Modern arguments for or against Marcan priority tend to center on redactional plausibility, asking, for example, whether it is more reasonable that Matthew and Luke could have written as they did with Mark in hand, or that Mark could have written as he did with Matthew and Luke in hand, and whether any coherent rationale can be discerned underlying the redactional activity of the later evangelists.
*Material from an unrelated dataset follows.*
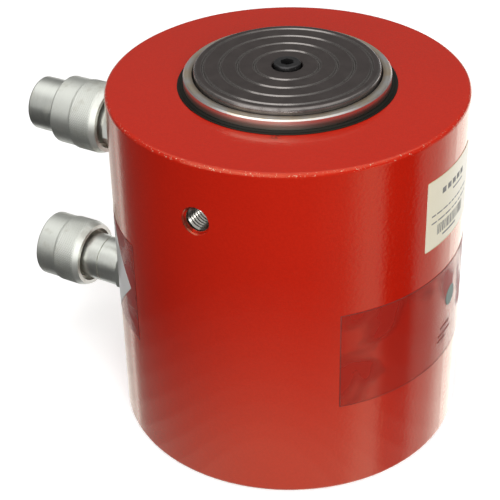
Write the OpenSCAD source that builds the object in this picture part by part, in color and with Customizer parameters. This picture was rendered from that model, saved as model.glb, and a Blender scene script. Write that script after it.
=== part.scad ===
// Double-acting hydraulic cylinder with a short stroke and two screw couplings.
// Origin: the centre of the base. +Z is the lifting direction. The couplings point along -X.
// The plunger is drawn fully retracted. All sizes are millimetres.

/* [Cylinder body] */
// Outside diameter
body_d = 176; // [174:1:184]
// Height, base to painted top
body_h = 183; // [183:1:186]
// Bore diameter
bore_d = 130; // [128:1:131]
// Rounding of the top and bottom outer edges
edge_round = 2; // [1:0.5:4]
// Underside of the guide head, above the base
head_z = 142; // [142:1:143]

/* [Base cap] */
// Thickness of the cap that closes the base
cap_h = 34; // [32:1:35]
// Diameter of its thread
cap_thread_d = 134; // [133:1:136]
// Length of its thread
cap_thread_h = 22; // [18:1:22]

/* [Plunger and piston] */
// Plunger diameter
plunger_d = 100; // [99:1:101]
// How far the retracted plunger stands above the body
plunger_stand = 6; // [4:0.5:10]
// Stroke
stroke = 50; // [40:1:50]
// Underside of the piston, above the base
piston_z = 52; // [52:1:52]
// Piston height
piston_h = 28; // [28:1:28]
// Diameter of the spigot that carries the piston
spigot_d = 72; // [68:1:74]
// Diameter of the shoulder that stops the stroke
shoulder_d = 114; // [110:1:116]

/* [Saddle] */
// Saddle diameter
saddle_d = 90; // [84:1:90]
// How far the saddle stands above the plunger
saddle_stand = 3; // [2:0.5:5]
// Depth of the saddle's seat in the plunger
saddle_seat = 5; // [4:0.5:8]
// Radius of the innermost groove
groove_r = 15.6; // [12:0.1:16]
// Distance from one groove to the next
groove_pitch = 8.27; // [7:0.01:8.5]
// Number of grooves
grooves = 4; // [2:1:4]

/* [Holes] */
// Height of the two lifting-eye holes
eye_z = 153; // [150:1:160]
// Counterbore of a lifting-eye hole
eye_cbore_d = 13.5; // [13:0.5:18]
// Depth of its thread
eye_depth = 14; // [10:1:14]
// Pitch circle of the base holes
base_pcd = 155; // [153:1:156]

/* [Couplings] */
// Height of the coupling that advances the plunger
advance_z = 45.5; // [44:0.5:47]
// Height of the coupling that retracts the plunger
retract_z = 136.5; // [135:0.5:137]
// Distance of the advance sleeve's back face from the cylinder's axis
advance_sleeve_at = 124.5; // [103:0.5:124.5]
// Distance of the retract sleeve's back face from the cylinder's axis
retract_sleeve_at = 104.5; // [103:0.5:124.5]
// Size of the hexagon across its flats
hex_af = 27; // [24:1:27]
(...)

Where matters of detailed wording are concerned, there is some uncertainty in the Gospel texts themselves, as textual criticism of the gospels is still an active field, which cannot even decide, for example, on Mark's original ending. Such issues often intersect with the synoptic problem; for example, B. H. Streeter famously dismissed many of the "minor agreements" so troublesome for the two-source theory by appealing to textual corruption driven typically by harmonization.

Marcan style

Mark's style of Greek is unique among the Gospels. Some scholars have argued that Mark's style is unsophisticated and unrefined or awkward. But others find Mark's Greek very dense and detailed. Mark is full of Latinisms, in idioms and vocabulary. Mark tends to conjoin verbs and sentences with καὶ ; in fact, more than half the verses in Mark begin with καὶ. Mark is also notably fond of εὐθὺς and πάλιν, frequently uses dual expressions, and often prefers the historical present. In essence, then, Mark's style is not so much literary as thoroughly colloquial.
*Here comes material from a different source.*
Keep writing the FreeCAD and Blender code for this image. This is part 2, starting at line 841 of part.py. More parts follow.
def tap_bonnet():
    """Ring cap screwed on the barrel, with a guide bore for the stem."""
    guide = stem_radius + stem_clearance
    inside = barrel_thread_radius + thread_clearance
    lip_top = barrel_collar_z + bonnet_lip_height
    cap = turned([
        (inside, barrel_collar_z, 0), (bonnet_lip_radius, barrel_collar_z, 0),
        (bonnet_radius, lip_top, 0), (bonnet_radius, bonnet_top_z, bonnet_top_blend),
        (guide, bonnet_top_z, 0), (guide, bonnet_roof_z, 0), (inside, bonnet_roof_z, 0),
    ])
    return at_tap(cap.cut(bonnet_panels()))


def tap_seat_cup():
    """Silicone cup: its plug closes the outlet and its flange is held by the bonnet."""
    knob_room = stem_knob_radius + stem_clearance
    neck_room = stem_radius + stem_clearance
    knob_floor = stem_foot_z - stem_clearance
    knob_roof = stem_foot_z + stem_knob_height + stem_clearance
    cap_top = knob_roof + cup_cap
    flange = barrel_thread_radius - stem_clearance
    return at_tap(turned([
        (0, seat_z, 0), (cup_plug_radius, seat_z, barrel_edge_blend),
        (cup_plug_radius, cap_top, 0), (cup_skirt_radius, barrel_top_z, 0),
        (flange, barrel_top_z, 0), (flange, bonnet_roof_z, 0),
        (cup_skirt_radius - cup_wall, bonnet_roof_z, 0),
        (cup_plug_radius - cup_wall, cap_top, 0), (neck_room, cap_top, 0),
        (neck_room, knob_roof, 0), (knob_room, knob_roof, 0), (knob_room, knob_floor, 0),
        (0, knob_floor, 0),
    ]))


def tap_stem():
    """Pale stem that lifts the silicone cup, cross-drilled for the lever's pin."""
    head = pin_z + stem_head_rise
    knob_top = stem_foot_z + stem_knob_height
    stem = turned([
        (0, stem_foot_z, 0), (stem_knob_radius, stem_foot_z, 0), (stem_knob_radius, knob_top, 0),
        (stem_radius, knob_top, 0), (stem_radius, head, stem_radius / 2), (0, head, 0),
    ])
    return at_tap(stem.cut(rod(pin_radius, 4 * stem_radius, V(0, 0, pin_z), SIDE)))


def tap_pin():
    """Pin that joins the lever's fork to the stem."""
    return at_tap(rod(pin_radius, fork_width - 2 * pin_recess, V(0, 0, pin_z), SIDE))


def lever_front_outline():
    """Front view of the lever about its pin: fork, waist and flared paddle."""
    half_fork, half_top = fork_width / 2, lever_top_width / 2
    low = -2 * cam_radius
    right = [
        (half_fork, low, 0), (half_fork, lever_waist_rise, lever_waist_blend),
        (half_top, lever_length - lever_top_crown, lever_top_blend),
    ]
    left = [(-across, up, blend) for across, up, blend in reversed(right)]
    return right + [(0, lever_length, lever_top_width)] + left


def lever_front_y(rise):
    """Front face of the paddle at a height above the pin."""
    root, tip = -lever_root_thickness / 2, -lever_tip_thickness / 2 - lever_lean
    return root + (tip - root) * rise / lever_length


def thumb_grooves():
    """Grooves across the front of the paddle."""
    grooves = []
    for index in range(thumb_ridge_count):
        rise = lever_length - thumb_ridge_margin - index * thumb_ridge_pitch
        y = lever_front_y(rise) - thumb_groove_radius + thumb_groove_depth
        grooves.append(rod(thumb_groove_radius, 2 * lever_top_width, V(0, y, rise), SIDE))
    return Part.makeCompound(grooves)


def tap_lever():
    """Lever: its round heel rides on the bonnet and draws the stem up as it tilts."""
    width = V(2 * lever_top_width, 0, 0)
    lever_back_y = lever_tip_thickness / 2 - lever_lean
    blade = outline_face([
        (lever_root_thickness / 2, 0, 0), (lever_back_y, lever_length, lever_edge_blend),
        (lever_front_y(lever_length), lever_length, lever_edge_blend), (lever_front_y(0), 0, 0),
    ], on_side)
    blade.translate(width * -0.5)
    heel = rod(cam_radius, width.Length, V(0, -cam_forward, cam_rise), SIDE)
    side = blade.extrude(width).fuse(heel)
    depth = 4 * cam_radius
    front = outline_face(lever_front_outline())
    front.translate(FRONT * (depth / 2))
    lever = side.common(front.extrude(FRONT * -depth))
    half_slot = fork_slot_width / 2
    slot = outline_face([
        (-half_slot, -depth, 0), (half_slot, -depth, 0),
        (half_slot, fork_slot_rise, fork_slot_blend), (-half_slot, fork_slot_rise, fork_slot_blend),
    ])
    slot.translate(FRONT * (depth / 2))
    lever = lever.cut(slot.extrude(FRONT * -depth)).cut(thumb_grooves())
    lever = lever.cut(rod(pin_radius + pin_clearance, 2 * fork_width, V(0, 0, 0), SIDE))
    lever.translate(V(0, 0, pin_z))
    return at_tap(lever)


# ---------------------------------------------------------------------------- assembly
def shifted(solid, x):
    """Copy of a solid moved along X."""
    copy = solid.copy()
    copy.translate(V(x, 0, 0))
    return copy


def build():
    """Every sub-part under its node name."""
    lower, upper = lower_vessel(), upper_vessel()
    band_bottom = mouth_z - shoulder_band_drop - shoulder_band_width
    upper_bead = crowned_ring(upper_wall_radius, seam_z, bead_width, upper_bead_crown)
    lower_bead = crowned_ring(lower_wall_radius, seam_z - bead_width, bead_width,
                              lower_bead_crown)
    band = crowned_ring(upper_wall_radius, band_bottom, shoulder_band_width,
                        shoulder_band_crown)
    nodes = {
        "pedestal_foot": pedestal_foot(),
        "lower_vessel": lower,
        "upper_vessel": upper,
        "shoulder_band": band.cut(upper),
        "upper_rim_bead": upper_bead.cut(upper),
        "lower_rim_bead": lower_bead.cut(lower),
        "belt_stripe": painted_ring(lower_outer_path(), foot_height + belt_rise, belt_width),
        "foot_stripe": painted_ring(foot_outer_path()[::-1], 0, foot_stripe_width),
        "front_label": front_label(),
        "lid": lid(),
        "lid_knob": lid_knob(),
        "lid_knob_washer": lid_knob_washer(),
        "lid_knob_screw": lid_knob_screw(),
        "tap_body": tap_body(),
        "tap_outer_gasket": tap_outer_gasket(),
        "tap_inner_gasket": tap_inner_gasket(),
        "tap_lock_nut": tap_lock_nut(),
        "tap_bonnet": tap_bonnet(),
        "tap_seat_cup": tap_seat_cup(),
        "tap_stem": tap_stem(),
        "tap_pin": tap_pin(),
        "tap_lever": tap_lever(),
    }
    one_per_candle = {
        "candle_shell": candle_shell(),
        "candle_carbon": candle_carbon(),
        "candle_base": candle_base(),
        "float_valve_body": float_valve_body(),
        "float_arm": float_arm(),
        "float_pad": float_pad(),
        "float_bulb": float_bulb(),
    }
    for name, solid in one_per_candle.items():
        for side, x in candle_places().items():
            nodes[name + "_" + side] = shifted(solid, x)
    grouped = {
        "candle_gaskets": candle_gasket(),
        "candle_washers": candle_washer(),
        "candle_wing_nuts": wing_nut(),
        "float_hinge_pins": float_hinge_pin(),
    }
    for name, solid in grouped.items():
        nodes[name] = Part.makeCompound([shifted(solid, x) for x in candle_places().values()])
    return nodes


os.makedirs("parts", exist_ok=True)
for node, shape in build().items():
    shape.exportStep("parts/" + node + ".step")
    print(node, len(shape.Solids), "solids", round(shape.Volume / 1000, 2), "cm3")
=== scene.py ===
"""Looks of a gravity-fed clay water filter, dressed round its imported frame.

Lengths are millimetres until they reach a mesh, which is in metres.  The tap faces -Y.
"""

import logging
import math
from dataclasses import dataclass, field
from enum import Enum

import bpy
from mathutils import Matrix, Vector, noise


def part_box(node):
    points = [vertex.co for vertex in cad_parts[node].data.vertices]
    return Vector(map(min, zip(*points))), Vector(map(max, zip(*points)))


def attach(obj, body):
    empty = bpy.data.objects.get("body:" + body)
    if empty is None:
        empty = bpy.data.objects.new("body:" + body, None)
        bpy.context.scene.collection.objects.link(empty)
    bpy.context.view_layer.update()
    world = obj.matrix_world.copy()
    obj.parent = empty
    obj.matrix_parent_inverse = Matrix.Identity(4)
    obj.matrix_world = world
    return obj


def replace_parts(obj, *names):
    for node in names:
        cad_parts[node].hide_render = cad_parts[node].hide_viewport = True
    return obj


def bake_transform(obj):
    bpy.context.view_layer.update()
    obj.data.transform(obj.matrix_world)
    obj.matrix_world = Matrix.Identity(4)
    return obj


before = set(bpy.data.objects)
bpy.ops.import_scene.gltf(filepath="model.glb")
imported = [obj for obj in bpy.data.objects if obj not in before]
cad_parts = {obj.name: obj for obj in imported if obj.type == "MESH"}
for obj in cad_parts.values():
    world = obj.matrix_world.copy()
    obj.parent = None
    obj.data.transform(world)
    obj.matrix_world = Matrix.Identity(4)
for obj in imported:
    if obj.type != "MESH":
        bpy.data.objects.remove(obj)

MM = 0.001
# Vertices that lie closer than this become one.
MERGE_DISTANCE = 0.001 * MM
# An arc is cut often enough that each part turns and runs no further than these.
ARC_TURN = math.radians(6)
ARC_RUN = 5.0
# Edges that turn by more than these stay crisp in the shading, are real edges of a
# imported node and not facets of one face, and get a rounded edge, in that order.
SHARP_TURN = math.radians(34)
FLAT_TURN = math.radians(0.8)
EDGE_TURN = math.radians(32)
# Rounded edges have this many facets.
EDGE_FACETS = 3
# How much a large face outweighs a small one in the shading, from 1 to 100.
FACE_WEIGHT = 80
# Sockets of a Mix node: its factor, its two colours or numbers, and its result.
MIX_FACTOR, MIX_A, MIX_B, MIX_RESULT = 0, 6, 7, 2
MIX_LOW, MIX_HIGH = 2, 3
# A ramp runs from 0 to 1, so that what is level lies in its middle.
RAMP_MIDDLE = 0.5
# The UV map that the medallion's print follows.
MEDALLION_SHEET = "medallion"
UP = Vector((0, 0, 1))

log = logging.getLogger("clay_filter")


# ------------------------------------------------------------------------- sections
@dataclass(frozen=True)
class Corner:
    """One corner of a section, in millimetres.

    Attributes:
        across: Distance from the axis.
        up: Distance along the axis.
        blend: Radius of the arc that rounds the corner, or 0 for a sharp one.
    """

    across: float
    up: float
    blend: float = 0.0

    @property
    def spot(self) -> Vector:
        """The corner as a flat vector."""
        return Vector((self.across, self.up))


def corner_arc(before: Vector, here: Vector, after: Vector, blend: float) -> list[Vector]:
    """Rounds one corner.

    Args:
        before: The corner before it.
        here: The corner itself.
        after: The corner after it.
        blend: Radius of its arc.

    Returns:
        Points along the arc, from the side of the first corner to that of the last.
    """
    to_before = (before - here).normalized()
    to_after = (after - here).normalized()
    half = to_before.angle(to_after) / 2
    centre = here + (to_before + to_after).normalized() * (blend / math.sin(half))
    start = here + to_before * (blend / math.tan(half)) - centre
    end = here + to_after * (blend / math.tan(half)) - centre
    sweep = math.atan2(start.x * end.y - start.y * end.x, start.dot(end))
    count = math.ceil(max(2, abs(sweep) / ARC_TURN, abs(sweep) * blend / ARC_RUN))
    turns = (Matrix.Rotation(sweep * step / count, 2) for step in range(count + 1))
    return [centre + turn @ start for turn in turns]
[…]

The parallel passages in Matthew and especially in Luke tend to be in a more polished and eloquent style of literary Greek. Where Mark uses an unusual word or expression, Matthew and Luke often substitute something more natural. Though they often add material of substance, they tend to trim down Mark's redundancies and verbosity and express his meaning more concisely.
Supporters of Marcan priority see this as Matthew and Luke improving the style of the material they incorporate from Mark. Supporters of Marcan posteriority, however, see Mark as recasting material from Matthew and Luke in his own peculiar style, less like lofty literature and more in a vivid, fast-moving style befitting oral preaching.